§ **DATASET CONTENT**:
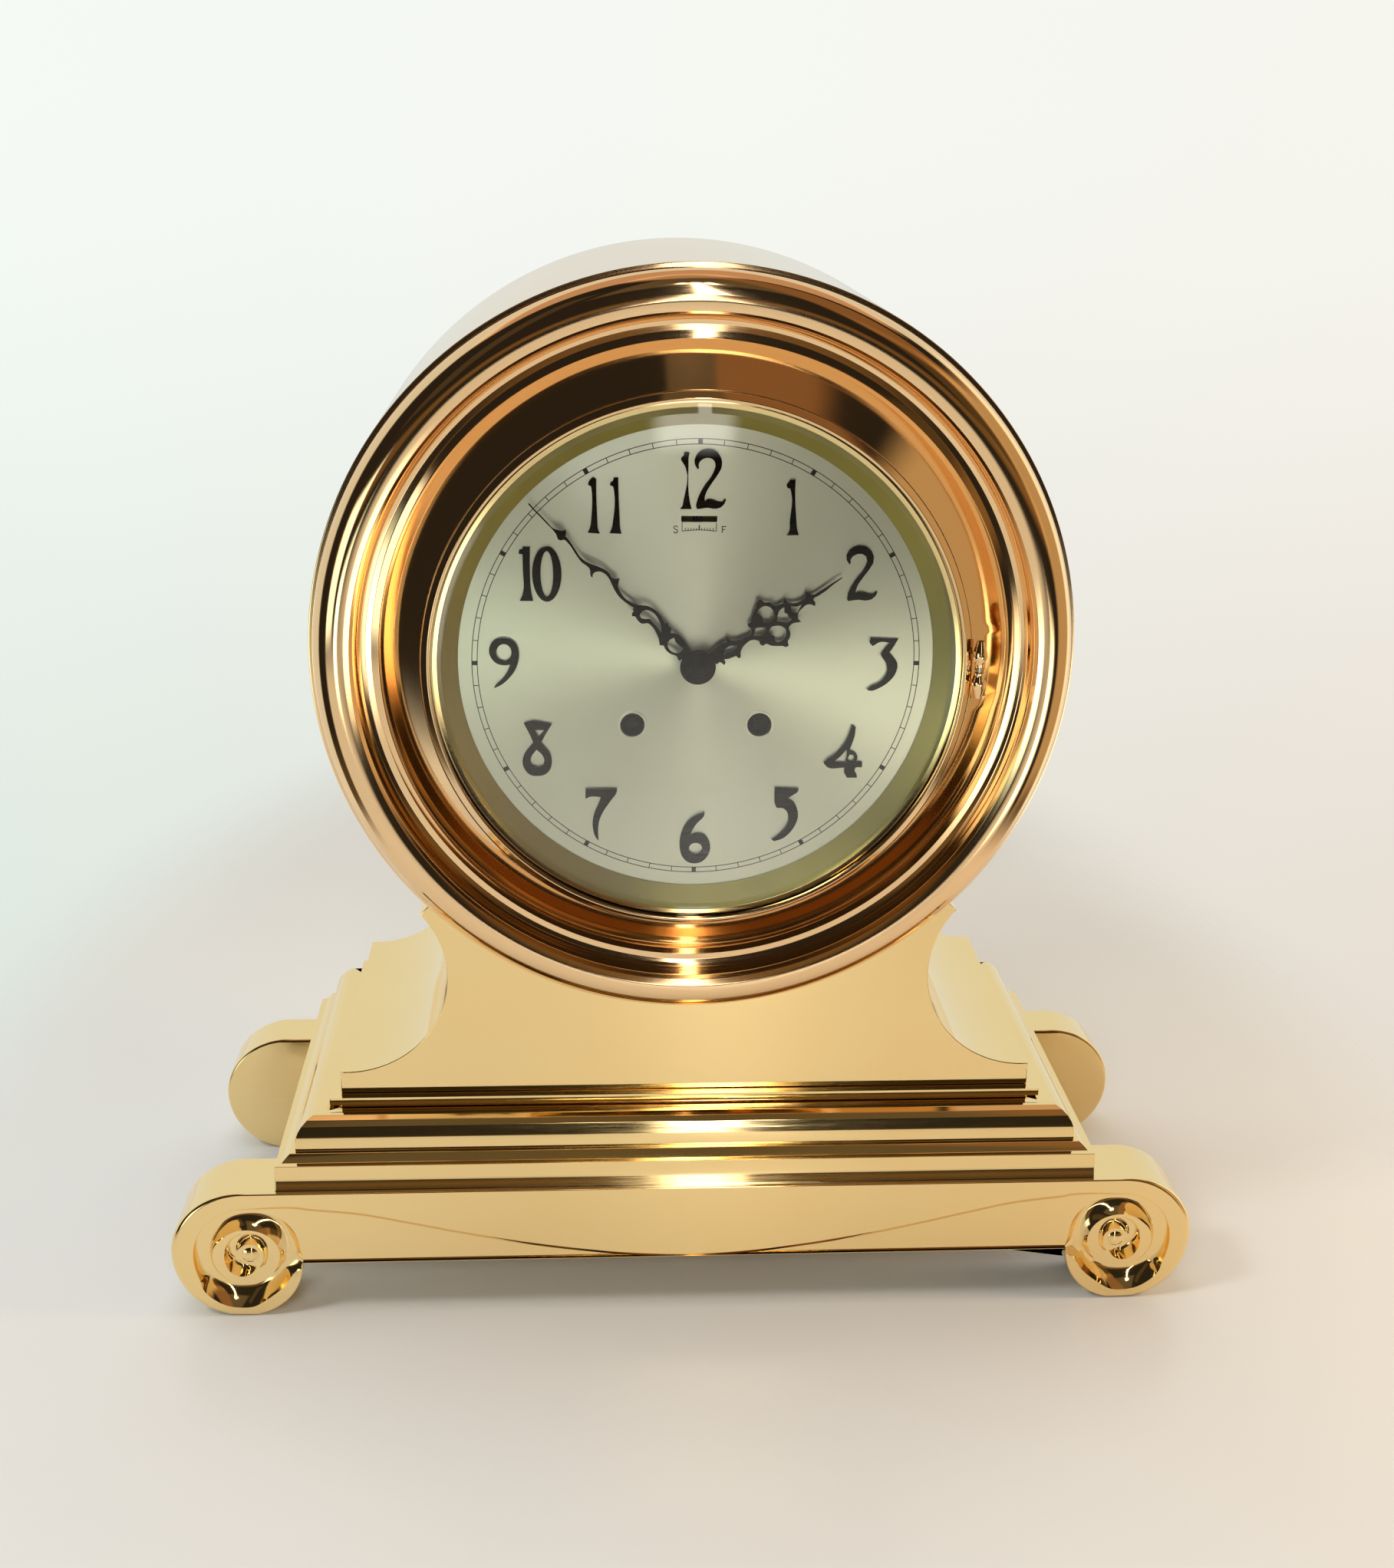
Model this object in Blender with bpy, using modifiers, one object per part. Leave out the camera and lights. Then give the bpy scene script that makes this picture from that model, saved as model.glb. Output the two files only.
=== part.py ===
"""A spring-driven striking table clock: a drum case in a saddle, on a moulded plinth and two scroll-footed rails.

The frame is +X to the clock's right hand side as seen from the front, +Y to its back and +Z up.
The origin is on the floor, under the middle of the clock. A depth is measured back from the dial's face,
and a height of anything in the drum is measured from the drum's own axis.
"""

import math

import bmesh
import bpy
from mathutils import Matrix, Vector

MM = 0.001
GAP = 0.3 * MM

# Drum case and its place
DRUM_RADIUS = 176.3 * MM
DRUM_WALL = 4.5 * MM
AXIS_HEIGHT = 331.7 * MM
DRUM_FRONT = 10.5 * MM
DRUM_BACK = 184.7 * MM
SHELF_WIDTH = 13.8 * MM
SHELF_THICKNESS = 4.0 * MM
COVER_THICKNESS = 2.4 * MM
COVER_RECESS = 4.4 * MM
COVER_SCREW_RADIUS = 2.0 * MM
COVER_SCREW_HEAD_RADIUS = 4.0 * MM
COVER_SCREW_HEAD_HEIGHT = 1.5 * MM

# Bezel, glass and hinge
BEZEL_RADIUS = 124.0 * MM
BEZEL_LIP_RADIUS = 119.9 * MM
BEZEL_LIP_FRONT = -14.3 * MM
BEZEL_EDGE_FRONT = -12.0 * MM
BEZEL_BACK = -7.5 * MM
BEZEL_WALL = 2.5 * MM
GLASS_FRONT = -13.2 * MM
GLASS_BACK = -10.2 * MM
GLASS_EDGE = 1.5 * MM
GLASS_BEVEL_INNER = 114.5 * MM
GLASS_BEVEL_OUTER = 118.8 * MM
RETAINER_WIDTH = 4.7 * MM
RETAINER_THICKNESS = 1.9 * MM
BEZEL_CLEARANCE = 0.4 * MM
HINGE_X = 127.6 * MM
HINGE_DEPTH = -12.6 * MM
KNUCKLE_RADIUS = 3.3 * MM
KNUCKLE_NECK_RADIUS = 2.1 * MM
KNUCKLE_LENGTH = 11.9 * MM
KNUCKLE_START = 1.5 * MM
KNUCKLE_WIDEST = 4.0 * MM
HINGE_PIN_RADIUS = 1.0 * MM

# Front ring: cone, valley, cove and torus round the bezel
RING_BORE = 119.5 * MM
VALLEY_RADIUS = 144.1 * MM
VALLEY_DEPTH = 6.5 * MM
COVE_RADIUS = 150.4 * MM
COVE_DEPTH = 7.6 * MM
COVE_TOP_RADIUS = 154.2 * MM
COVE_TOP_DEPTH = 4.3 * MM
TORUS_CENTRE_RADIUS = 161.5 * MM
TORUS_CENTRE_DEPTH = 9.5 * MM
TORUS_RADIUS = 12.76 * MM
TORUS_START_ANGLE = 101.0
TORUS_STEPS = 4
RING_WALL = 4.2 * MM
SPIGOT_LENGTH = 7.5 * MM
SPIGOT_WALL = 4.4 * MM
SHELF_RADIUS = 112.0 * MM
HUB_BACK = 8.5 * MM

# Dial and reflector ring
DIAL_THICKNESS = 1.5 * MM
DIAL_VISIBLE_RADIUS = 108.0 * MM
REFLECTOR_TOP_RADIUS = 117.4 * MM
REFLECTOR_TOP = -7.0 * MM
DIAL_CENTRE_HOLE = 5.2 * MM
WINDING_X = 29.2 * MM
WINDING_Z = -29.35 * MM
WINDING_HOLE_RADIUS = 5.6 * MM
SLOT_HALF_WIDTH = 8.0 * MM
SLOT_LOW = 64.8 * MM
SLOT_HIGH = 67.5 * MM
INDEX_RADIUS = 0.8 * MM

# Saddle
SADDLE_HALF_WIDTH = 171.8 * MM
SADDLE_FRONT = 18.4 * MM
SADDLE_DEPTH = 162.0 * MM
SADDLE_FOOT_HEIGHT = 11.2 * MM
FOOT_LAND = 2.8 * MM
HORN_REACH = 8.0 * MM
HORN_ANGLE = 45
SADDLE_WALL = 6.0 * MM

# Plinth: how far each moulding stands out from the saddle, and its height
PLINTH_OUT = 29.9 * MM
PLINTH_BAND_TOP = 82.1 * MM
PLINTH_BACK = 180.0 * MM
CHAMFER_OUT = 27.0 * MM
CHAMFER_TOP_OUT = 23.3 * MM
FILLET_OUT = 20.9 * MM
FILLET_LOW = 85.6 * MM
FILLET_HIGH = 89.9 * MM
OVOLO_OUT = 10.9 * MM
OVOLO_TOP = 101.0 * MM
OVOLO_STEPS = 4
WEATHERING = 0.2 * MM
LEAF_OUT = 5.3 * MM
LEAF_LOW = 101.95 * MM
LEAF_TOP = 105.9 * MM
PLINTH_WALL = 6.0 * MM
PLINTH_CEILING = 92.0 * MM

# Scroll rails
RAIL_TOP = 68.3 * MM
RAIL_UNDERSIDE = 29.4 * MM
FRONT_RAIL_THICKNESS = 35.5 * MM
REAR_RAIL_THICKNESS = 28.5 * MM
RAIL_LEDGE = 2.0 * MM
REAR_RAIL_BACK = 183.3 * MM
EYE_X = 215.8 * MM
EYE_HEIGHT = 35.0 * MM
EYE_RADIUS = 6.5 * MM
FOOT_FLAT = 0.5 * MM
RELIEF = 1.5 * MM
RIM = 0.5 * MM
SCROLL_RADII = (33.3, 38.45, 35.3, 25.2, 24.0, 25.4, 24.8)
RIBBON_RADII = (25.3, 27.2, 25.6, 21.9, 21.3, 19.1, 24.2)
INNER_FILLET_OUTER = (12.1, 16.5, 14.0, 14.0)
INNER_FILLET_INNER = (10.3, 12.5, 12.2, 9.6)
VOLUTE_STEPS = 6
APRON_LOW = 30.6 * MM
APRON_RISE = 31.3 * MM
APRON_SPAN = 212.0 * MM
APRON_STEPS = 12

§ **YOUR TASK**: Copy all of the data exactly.

§ **EXERCISE OUTPUT**:
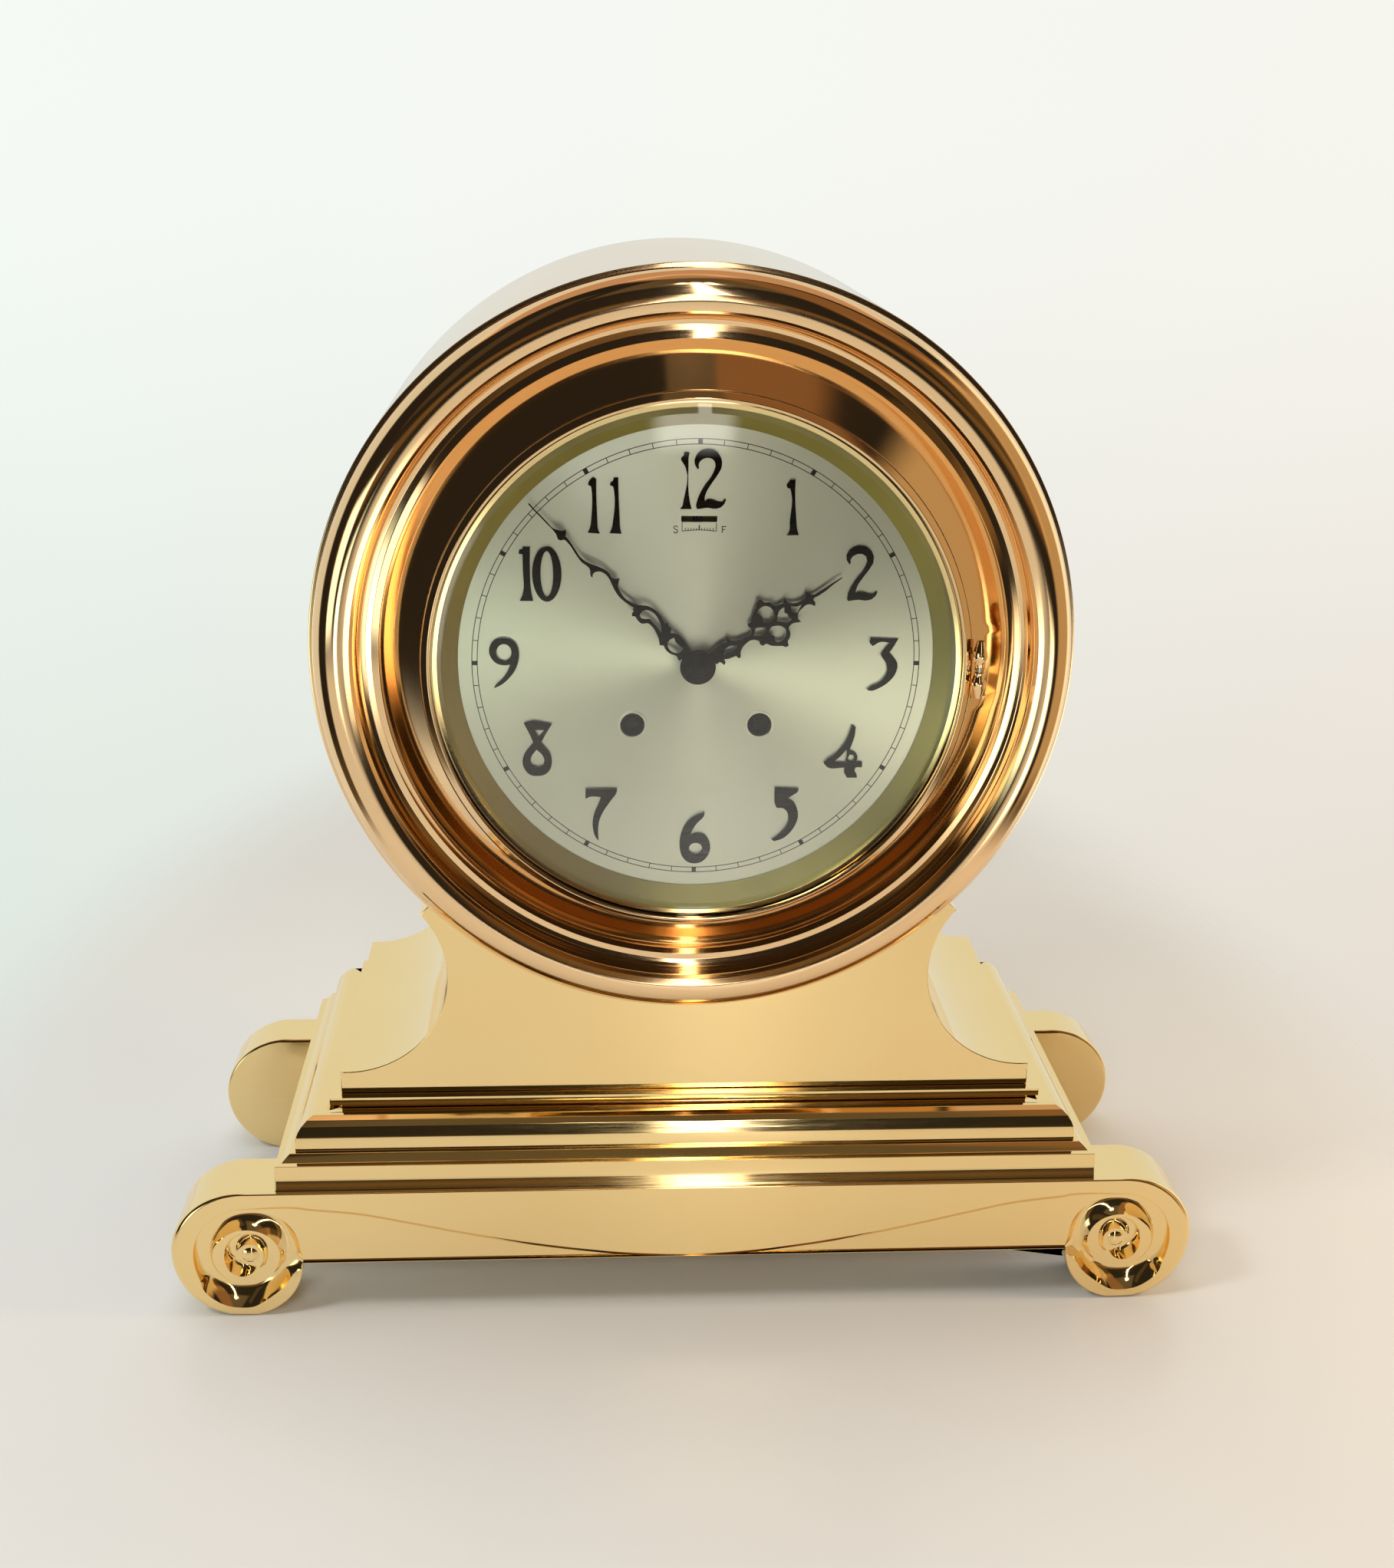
Model this object in Blender with bpy, using modifiers, one object per part. Leave out the camera and lights. Then give the bpy scene script that makes this picture from that model, saved as model.glb. Output the two files only.
=== part.py ===
"""A spring-driven striking table clock: a drum case in a saddle, on a moulded plinth and two scroll-footed rails.

The frame is +X to the clock's right hand side as seen from the front, +Y to its back and +Z up.
The origin is on the floor, under the middle of the clock. A depth is measured back from the dial's face,
and a height of anything in the drum is measured from the drum's own axis.
"""

import math

import bmesh
import bpy
from mathutils import Matrix, Vector

MM = 0.001
GAP = 0.3 * MM

# Drum case and its place
DRUM_RADIUS = 176.3 * MM
DRUM_WALL = 4.5 * MM
AXIS_HEIGHT = 331.7 * MM
DRUM_FRONT = 10.5 * MM
DRUM_BACK = 184.7 * MM
SHELF_WIDTH = 13.8 * MM
SHELF_THICKNESS = 4.0 * MM
COVER_THICKNESS = 2.4 * MM
COVER_RECESS = 4.4 * MM
COVER_SCREW_RADIUS = 2.0 * MM
COVER_SCREW_HEAD_RADIUS = 4.0 * MM
COVER_SCREW_HEAD_HEIGHT = 1.5 * MM

# Bezel, glass and hinge
BEZEL_RADIUS = 124.0 * MM
BEZEL_LIP_RADIUS = 119.9 * MM
BEZEL_LIP_FRONT = -14.3 * MM
BEZEL_EDGE_FRONT = -12.0 * MM
BEZEL_BACK = -7.5 * MM
BEZEL_WALL = 2.5 * MM
GLASS_FRONT = -13.2 * MM
GLASS_BACK = -10.2 * MM
GLASS_EDGE = 1.5 * MM
GLASS_BEVEL_INNER = 114.5 * MM
GLASS_BEVEL_OUTER = 118.8 * MM
RETAINER_WIDTH = 4.7 * MM
RETAINER_THICKNESS = 1.9 * MM
BEZEL_CLEARANCE = 0.4 * MM
HINGE_X = 127.6 * MM
HINGE_DEPTH = -12.6 * MM
KNUCKLE_RADIUS = 3.3 * MM
KNUCKLE_NECK_RADIUS = 2.1 * MM
KNUCKLE_LENGTH = 11.9 * MM
KNUCKLE_START = 1.5 * MM
KNUCKLE_WIDEST = 4.0 * MM
HINGE_PIN_RADIUS = 1.0 * MM

# Front ring: cone, valley, cove and torus round the bezel
RING_BORE = 119.5 * MM
VALLEY_RADIUS = 144.1 * MM
VALLEY_DEPTH = 6.5 * MM
COVE_RADIUS = 150.4 * MM
COVE_DEPTH = 7.6 * MM
COVE_TOP_RADIUS = 154.2 * MM
COVE_TOP_DEPTH = 4.3 * MM
TORUS_CENTRE_RADIUS = 161.5 * MM
TORUS_CENTRE_DEPTH = 9.5 * MM
TORUS_RADIUS = 12.76 * MM
TORUS_START_ANGLE = 101.0
TORUS_STEPS = 4
RING_WALL = 4.2 * MM
SPIGOT_LENGTH = 7.5 * MM
SPIGOT_WALL = 4.4 * MM
SHELF_RADIUS = 112.0 * MM
HUB_BACK = 8.5 * MM

# Dial and reflector ring
DIAL_THICKNESS = 1.5 * MM
DIAL_VISIBLE_RADIUS = 108.0 * MM
REFLECTOR_TOP_RADIUS = 117.4 * MM
REFLECTOR_TOP = -7.0 * MM
DIAL_CENTRE_HOLE = 5.2 * MM
WINDING_X = 29.2 * MM
WINDING_Z = -29.35 * MM
WINDING_HOLE_RADIUS = 5.6 * MM
SLOT_HALF_WIDTH = 8.0 * MM
SLOT_LOW = 64.8 * MM
SLOT_HIGH = 67.5 * MM
INDEX_RADIUS = 0.8 * MM

# Saddle
SADDLE_HALF_WIDTH = 171.8 * MM
SADDLE_FRONT = 18.4 * MM
SADDLE_DEPTH = 162.0 * MM
SADDLE_FOOT_HEIGHT = 11.2 * MM
FOOT_LAND = 2.8 * MM
HORN_REACH = 8.0 * MM
HORN_ANGLE = 45
SADDLE_WALL = 6.0 * MM

# Plinth: how far each moulding stands out from the saddle, and its height
PLINTH_OUT = 29.9 * MM
PLINTH_BAND_TOP = 82.1 * MM
PLINTH_BACK = 180.0 * MM
CHAMFER_OUT = 27.0 * MM
CHAMFER_TOP_OUT = 23.3 * MM
FILLET_OUT = 20.9 * MM
FILLET_LOW = 85.6 * MM
FILLET_HIGH = 89.9 * MM
OVOLO_OUT = 10.9 * MM
OVOLO_TOP = 101.0 * MM
OVOLO_STEPS = 4
WEATHERING = 0.2 * MM
LEAF_OUT = 5.3 * MM
LEAF_LOW = 101.95 * MM
LEAF_TOP = 105.9 * MM
PLINTH_WALL = 6.0 * MM
PLINTH_CEILING = 92.0 * MM

# Scroll rails
RAIL_TOP = 68.3 * MM
RAIL_UNDERSIDE = 29.4 * MM
FRONT_RAIL_THICKNESS = 35.5 * MM
REAR_RAIL_THICKNESS = 28.5 * MM
RAIL_LEDGE = 2.0 * MM
REAR_RAIL_BACK = 183.3 * MM
EYE_X = 215.8 * MM
EYE_HEIGHT = 35.0 * MM
EYE_RADIUS = 6.5 * MM
FOOT_FLAT = 0.5 * MM
RELIEF = 1.5 * MM
RIM = 0.5 * MM
SCROLL_RADII = (33.3, 38.45, 35.3, 25.2, 24.0, 25.4, 24.8)
RIBBON_RADII = (25.3, 27.2, 25.6, 21.9, 21.3, 19.1, 24.2)
INNER_FILLET_OUTER = (12.1, 16.5, 14.0, 14.0)
INNER_FILLET_INNER = (10.3, 12.5, 12.2, 9.6)
VOLUTE_STEPS = 6
APRON_LOW = 30.6 * MM
APRON_RISE = 31.3 * MM
APRON_SPAN = 212.0 * MM
APRON_STEPS = 12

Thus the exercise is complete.